:: MATERIAL FOR THE TASK

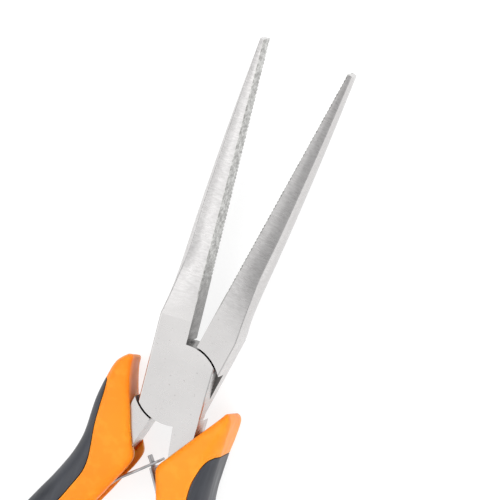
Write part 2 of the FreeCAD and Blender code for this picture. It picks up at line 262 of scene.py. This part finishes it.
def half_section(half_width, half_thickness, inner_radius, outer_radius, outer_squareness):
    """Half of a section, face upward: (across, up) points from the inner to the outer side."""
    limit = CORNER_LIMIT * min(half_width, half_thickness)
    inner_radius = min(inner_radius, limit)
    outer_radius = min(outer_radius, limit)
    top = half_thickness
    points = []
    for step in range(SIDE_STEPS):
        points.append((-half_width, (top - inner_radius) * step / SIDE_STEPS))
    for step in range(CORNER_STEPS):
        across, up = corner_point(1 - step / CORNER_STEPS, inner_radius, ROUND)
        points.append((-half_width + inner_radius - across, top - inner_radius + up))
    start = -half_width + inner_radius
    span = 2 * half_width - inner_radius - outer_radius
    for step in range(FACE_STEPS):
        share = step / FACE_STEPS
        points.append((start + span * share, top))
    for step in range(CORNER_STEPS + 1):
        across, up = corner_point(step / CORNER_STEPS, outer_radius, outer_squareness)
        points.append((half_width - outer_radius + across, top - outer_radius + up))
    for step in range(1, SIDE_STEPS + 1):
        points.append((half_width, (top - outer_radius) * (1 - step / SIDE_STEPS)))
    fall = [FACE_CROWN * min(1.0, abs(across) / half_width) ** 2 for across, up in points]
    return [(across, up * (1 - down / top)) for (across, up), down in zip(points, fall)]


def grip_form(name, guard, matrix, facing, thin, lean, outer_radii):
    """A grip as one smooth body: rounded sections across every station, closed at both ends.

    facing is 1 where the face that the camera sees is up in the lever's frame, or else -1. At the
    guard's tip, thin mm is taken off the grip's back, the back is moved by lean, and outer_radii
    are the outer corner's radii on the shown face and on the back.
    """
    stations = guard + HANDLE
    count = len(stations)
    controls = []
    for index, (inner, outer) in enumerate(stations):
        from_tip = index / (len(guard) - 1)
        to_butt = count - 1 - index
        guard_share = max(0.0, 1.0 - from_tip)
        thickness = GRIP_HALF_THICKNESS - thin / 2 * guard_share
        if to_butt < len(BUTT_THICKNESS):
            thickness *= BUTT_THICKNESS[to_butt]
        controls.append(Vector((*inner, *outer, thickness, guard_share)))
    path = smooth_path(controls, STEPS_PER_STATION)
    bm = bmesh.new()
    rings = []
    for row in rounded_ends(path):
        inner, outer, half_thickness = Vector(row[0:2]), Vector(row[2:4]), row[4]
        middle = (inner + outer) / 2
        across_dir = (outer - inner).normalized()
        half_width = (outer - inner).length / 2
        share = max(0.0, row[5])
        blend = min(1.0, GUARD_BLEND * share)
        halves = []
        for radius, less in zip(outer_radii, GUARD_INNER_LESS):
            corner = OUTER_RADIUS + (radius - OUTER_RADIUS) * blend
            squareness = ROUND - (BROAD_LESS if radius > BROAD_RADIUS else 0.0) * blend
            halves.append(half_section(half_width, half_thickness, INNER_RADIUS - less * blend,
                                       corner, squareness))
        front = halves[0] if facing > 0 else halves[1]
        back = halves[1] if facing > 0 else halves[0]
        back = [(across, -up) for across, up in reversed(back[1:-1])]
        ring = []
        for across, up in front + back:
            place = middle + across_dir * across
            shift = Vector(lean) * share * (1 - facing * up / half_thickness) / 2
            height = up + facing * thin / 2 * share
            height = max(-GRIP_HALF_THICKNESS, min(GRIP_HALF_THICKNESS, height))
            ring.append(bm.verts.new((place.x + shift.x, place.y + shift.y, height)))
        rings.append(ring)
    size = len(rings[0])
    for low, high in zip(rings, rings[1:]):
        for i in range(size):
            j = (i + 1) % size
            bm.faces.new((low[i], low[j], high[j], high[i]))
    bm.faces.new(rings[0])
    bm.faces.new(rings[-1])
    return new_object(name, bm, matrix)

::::
:: MATERIAL FOR THE TASK

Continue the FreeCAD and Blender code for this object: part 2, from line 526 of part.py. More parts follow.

::::
:: MATERIAL FOR THE TASK

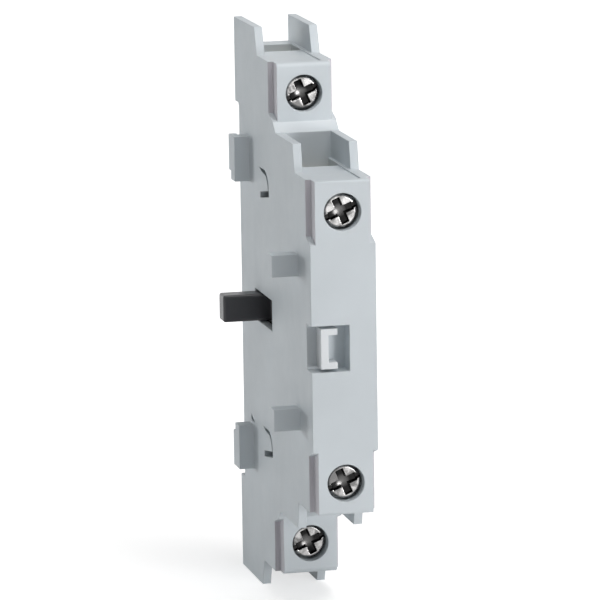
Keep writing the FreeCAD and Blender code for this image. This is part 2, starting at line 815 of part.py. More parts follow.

::::

*STATED GOAL:*
Within the entries above, work out how many lines contain the word "More". The number alone is the answer.

*RESULT OF THE TASK:*
2